[BEGIN Data]
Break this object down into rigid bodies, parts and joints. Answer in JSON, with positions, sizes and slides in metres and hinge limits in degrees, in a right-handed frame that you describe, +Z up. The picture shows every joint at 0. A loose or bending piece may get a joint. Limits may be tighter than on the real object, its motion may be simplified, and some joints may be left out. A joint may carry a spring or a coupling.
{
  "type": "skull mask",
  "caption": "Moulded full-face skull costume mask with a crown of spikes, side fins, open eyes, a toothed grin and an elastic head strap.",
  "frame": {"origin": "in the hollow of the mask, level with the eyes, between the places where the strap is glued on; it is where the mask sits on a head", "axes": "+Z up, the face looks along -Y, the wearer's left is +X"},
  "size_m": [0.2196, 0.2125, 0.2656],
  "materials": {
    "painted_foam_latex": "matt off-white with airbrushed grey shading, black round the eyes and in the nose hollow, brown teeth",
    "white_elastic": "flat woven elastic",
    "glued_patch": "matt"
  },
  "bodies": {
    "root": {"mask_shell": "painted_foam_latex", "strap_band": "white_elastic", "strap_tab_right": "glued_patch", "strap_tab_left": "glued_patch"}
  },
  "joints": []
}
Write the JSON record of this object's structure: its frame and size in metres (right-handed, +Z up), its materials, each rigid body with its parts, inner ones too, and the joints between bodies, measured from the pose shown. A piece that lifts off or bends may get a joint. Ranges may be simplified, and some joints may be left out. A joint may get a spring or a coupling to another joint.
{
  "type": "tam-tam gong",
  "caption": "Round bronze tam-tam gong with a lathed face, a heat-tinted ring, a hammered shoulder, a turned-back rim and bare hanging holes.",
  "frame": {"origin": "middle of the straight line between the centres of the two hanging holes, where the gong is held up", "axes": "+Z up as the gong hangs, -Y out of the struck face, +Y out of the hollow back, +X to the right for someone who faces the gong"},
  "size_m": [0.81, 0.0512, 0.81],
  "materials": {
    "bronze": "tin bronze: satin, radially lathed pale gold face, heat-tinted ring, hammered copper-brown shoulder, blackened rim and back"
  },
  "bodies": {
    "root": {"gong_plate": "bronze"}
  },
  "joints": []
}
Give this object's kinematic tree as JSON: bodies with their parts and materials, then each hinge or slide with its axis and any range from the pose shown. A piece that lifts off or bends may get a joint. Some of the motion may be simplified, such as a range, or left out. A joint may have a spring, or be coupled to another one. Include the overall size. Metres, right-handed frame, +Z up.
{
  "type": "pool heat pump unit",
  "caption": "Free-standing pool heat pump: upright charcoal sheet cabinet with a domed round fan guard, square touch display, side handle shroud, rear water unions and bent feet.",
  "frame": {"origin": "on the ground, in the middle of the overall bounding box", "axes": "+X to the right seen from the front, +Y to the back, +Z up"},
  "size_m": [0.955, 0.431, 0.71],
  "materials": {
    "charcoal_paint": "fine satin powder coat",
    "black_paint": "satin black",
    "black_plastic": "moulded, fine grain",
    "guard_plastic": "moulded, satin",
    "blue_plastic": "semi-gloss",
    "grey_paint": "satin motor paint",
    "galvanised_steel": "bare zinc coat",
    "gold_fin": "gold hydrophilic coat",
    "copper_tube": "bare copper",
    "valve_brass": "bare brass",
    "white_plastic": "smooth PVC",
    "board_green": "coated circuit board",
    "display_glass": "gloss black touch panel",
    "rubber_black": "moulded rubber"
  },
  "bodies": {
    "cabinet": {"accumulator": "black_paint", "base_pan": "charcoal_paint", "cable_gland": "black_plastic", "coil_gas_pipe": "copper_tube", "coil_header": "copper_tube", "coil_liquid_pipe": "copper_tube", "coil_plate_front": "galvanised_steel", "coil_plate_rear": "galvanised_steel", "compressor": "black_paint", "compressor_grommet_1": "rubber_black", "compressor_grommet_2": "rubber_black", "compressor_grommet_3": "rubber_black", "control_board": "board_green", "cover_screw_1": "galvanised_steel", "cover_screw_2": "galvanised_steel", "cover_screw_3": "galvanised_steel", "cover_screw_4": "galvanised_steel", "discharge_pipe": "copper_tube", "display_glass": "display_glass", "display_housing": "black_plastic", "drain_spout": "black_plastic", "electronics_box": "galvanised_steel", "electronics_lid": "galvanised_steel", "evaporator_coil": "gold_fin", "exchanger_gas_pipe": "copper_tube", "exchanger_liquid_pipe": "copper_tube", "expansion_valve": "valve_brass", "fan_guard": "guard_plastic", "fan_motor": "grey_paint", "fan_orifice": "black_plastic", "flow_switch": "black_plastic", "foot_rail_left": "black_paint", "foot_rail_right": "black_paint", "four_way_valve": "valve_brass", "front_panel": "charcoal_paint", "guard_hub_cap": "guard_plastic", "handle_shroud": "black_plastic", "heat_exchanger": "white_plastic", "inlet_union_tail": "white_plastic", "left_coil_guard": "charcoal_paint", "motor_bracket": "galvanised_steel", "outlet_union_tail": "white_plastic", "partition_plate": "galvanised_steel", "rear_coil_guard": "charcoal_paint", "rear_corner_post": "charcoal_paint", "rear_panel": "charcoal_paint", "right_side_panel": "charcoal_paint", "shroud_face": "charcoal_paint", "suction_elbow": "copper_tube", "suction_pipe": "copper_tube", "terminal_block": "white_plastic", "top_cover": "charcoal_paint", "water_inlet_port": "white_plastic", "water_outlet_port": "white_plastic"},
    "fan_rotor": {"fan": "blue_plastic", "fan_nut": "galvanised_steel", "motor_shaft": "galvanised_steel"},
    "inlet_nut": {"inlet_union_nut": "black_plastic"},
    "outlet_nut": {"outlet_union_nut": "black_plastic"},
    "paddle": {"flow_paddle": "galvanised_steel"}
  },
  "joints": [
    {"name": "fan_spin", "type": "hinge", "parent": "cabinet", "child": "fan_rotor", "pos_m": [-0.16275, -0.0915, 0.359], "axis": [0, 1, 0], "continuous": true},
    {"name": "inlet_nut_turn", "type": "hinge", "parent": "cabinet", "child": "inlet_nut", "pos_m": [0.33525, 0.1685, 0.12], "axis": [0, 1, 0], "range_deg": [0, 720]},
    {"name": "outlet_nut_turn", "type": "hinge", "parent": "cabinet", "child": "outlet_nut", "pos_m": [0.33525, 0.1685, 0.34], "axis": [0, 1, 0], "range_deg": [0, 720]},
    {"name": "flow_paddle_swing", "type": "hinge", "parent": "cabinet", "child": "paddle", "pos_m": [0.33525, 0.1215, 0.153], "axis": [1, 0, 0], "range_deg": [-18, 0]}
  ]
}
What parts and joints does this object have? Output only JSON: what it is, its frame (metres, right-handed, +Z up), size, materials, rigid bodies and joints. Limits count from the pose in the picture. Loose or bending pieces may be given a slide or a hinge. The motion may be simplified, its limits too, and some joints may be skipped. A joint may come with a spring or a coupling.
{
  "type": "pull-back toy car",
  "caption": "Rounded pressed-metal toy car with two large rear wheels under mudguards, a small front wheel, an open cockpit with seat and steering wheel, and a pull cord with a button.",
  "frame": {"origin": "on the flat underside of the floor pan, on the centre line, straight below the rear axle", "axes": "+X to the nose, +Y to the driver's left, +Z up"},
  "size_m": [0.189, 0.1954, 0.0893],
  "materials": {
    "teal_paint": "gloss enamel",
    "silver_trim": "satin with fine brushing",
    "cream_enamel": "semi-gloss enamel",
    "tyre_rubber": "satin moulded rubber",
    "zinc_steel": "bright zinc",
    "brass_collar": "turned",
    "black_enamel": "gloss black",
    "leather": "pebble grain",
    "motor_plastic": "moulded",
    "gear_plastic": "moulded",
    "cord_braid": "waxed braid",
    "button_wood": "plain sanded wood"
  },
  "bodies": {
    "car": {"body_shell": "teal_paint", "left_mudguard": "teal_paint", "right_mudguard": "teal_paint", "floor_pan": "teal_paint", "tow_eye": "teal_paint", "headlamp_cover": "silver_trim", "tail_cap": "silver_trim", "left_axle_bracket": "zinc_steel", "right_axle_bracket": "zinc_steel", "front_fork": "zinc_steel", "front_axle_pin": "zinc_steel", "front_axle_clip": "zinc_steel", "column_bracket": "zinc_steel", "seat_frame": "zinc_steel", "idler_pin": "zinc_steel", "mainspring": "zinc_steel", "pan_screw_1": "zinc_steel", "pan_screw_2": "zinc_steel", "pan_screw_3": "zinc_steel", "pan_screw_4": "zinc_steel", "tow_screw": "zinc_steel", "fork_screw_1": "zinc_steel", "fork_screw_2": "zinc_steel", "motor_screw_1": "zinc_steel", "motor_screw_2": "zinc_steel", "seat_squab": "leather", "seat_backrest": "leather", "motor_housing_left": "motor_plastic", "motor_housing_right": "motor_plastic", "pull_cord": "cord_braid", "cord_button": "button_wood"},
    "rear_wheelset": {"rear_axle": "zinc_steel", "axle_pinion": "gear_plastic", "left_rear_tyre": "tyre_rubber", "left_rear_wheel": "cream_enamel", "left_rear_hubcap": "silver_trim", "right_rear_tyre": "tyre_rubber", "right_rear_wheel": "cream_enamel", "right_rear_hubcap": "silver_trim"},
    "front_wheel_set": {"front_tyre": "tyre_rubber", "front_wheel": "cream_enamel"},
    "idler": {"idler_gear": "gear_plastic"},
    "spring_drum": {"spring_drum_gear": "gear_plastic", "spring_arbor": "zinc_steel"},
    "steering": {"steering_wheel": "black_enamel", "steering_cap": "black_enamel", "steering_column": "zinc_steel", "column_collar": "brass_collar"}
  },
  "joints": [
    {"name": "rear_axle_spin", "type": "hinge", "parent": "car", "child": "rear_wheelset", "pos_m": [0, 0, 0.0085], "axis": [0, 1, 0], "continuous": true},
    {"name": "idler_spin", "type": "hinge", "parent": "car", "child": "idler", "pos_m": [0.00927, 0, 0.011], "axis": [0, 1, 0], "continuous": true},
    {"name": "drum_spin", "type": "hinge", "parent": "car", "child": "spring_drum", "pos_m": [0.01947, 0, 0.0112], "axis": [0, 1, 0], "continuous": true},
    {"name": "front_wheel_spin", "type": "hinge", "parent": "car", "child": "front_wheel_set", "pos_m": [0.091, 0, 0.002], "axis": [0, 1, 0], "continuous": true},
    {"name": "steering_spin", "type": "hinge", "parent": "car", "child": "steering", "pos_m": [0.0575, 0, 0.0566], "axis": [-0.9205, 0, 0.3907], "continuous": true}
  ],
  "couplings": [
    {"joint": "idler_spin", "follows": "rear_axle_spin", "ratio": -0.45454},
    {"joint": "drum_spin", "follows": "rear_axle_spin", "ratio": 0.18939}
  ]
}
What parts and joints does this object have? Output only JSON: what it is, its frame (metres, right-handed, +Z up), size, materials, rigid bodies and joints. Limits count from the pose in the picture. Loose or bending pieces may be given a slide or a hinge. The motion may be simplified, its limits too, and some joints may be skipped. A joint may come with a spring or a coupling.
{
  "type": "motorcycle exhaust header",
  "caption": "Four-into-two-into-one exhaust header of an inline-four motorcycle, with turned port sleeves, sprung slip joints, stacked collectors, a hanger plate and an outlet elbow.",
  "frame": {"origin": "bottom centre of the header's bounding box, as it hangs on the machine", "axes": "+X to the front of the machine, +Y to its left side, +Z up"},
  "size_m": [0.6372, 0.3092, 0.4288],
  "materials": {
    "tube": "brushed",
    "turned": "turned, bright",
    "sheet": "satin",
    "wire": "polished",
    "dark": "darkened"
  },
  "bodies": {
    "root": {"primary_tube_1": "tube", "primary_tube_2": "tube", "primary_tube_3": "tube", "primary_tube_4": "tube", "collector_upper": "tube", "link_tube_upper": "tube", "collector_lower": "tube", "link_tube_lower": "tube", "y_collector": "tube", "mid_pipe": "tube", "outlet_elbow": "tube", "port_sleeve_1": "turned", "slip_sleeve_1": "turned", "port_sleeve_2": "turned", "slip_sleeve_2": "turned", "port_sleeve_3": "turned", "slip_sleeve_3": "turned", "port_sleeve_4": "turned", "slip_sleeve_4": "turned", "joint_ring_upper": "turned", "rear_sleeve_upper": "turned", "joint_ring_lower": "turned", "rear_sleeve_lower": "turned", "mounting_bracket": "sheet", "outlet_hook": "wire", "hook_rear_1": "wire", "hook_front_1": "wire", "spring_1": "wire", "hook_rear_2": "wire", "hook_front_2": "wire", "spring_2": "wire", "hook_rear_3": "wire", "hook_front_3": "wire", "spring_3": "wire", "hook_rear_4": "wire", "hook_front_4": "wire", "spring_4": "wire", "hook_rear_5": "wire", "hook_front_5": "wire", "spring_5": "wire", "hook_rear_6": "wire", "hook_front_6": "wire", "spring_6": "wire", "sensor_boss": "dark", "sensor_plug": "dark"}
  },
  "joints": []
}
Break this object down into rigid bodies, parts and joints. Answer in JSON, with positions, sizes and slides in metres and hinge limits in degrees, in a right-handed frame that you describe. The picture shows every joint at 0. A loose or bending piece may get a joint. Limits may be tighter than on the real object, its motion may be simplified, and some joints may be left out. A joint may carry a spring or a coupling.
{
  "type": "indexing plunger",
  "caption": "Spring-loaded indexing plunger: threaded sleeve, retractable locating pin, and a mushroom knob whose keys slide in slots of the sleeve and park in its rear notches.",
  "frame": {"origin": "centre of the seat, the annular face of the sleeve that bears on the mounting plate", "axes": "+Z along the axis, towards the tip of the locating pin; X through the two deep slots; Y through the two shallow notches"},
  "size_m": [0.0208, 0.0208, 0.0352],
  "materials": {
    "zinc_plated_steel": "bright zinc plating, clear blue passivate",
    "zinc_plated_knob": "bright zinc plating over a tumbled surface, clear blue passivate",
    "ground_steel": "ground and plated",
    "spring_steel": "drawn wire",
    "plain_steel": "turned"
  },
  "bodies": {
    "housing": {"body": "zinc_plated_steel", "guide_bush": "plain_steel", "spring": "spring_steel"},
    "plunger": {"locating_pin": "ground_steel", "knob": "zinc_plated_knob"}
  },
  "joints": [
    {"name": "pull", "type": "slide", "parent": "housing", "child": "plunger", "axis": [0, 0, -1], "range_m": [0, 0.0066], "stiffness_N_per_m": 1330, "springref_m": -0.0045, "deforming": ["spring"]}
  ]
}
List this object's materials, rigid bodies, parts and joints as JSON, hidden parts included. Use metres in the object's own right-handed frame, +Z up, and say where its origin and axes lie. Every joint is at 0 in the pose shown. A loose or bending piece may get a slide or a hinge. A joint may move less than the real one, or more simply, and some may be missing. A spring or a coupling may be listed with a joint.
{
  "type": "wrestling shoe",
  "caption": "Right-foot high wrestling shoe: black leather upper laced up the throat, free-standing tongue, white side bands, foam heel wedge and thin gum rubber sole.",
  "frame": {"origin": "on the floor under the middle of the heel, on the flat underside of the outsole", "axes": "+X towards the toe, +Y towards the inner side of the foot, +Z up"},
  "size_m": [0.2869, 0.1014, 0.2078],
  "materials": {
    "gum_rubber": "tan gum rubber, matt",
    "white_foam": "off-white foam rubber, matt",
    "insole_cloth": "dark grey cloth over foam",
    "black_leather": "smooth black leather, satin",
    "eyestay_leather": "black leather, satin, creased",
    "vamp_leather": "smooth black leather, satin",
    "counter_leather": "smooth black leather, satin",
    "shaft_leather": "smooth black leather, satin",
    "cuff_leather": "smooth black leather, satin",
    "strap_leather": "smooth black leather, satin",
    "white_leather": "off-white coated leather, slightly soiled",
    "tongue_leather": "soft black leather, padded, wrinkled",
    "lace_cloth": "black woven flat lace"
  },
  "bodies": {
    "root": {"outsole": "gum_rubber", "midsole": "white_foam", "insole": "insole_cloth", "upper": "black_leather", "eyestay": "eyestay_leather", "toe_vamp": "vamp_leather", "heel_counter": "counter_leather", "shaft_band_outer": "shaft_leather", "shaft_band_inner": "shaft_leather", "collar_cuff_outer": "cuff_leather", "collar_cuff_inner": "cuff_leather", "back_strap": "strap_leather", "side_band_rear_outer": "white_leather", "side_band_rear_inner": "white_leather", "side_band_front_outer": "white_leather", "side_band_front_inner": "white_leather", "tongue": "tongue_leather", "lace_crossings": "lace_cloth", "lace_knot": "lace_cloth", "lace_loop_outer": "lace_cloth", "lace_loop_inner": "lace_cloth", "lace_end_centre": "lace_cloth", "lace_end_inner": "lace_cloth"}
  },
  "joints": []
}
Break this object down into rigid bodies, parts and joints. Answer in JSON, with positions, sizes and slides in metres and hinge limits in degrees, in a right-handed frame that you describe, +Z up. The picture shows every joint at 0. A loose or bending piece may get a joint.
[END Data]
(Task to complete)
Select, from the listing, all lines that include the word "rigid".

(Output of the exercise)
Break this object down into rigid bodies, parts and joints. Answer in JSON, with positions, sizes and slides in metres and hinge limits in degrees, in a right-handed frame that you describe, +Z up. The picture shows every joint at 0. A loose or bending piece may get a joint. Limits may be tighter than on the real object, its motion may be simplified, and some joints may be left out. A joint may carry a spring or a coupling.
Write the JSON record of this object's structure: its frame and size in metres (right-handed, +Z up), its materials, each rigid body with its parts, inner ones too, and the joints between bodies, measured from the pose shown. A piece that lifts off or bends may get a joint. Ranges may be simplified, and some joints may be left out. A joint may get a spring or a coupling to another joint.
What parts and joints does this object have? Output only JSON: what it is, its frame (metres, right-handed, +Z up), size, materials, rigid bodies and joints. Limits count from the pose in the picture. Loose or bending pieces may be given a slide or a hinge. The motion may be simplified, its limits too, and some joints may be skipped. A joint may come with a spring or a coupling.
What parts and joints does this object have? Output only JSON: what it is, its frame (metres, right-handed, +Z up), size, materials, rigid bodies and joints. Limits count from the pose in the picture. Loose or bending pieces may be given a slide or a hinge. The motion may be simplified, its limits too, and some joints may be skipped. A joint may come with a spring or a coupling.
Break this object down into rigid bodies, parts and joints. Answer in JSON, with positions, sizes and slides in metres and hinge limits in degrees, in a right-handed frame that you describe. The picture shows every joint at 0. A loose or bending piece may get a joint. Limits may be tighter than on the real object, its motion may be simplified, and some joints may be left out. A joint may carry a spring or a coupling.
List this object's materials, rigid bodies, parts and joints as JSON, hidden parts included. Use metres in the object's own right-handed frame, +Z up, and say where its origin and axes lie. Every joint is at 0 in the pose shown. A loose or bending piece may get a slide or a hinge. A joint may move less than the real one, or more simply, and some may be missing. A spring or a coupling may be listed with a joint.
Break this object down into rigid bodies, parts and joints. Answer in JSON, with positions, sizes and slides in metres and hinge limits in degrees, in a right-handed frame that you describe, +Z up. The picture shows every joint at 0. A loose or bending piece may get a joint.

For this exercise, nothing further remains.